Bob LeChevalier <lojbab at lojban.org> writes:
[I'd like to trim the newsgroups line but I'm not sure where you're
reading this, I'm reading it in bionet.neuroscience]
> "John Knight" <johnknight at usa.com> wrote:
>> >The simple fact that they have to go back a century and dredge up a woman
> >who got a Nobel Prize BECAUSE her husband requested she be added to the list
> >is proof enough of the lack of women Nobel Prize winners, eh?
>>http://www.almaz.com/nobel/women.html>> lists 30 women who won Nobel prizes, many of them in the sciences,
John left himself totally open to that, but (eg) Mother Theresa's
peace prize still doesn't demonstrate female intellectual achievement.
> despite
> the fact that because of sexism, women have had few opportunities to work in
> the sciences.
I don't buy it. I've seen too much phony Feminist history already.

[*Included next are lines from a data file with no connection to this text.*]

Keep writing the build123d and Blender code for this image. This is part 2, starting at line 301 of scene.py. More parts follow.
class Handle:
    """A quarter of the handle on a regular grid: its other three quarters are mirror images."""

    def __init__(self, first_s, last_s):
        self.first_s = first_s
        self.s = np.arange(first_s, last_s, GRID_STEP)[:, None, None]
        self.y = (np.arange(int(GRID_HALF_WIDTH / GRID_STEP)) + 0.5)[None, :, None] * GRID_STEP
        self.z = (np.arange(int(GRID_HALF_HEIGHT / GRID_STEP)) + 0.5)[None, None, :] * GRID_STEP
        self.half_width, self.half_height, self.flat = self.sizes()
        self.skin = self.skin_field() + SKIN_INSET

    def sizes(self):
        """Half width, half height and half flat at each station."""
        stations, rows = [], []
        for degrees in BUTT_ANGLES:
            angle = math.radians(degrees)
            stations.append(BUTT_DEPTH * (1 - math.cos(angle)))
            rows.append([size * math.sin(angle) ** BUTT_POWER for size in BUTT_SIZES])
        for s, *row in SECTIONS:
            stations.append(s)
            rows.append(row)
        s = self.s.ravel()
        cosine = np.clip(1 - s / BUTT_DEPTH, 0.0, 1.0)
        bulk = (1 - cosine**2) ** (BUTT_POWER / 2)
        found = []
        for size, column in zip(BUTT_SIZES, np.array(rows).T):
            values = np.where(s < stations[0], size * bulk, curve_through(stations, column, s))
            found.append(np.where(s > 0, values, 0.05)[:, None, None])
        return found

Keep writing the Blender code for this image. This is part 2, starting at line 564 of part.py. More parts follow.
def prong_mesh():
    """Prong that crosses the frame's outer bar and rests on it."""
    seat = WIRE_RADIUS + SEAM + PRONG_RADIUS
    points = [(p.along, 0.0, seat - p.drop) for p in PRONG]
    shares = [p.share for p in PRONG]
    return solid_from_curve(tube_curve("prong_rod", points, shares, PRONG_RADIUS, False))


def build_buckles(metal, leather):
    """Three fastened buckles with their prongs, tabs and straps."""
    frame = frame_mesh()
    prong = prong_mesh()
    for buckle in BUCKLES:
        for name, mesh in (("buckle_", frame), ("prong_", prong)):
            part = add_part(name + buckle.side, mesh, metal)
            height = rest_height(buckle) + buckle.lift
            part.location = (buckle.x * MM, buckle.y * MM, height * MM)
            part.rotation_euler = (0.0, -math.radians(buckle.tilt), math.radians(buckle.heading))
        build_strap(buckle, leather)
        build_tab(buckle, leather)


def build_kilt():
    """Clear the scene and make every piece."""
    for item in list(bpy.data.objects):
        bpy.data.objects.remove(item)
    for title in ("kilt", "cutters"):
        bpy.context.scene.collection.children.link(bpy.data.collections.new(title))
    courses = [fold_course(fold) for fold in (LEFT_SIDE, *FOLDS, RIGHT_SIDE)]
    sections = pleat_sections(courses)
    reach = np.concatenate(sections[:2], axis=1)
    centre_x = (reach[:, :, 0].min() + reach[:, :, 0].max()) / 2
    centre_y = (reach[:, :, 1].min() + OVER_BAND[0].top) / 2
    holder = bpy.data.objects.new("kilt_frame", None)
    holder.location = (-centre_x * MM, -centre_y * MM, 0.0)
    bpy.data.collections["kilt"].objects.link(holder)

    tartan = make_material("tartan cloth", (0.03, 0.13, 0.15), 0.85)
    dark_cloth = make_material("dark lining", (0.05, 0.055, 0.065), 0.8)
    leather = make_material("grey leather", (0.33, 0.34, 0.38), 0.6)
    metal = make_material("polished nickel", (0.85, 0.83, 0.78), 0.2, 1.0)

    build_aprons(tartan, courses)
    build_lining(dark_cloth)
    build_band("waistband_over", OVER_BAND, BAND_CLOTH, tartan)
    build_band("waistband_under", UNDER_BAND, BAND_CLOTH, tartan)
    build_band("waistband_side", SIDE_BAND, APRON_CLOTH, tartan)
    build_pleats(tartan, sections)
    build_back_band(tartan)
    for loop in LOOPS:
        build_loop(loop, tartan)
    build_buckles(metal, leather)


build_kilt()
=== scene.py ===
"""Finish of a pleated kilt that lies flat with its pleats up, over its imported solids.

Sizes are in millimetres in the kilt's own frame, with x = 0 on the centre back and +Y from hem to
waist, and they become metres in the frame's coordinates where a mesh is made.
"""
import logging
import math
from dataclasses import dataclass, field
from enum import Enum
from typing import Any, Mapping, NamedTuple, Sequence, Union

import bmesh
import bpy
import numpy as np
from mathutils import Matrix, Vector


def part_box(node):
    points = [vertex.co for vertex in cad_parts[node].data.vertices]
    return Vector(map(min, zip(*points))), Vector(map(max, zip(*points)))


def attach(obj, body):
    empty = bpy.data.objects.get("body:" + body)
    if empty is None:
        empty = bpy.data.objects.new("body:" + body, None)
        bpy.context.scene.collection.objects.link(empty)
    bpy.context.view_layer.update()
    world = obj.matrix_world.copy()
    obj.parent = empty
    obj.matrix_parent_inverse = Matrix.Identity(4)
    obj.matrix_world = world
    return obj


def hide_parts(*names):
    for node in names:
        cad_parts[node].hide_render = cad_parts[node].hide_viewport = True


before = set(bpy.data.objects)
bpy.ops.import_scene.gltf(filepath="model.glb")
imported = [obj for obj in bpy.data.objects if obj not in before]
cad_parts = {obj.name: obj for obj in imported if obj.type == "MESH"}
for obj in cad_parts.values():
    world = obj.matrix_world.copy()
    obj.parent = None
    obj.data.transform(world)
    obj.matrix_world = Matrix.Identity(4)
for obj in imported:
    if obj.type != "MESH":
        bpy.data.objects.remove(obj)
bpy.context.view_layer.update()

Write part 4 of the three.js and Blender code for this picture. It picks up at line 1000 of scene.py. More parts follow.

We're told women couldn't own property, false, we're told women
couldn't vote in the USA before 1920 (try 1869), we're told a lot of
untrue things.
It's clear to me the real sexist zeitgeist is pushing in the opposite
direction. That impression is underlined when I see Grace Hopper's
and Marie Curie's workaday contributions exaggerated to the point of
being called world-class achievements. It is confirmed by the quality
of OhSojourner's list. Clearly many people want very badly to see
women as more accomplished than they actually are.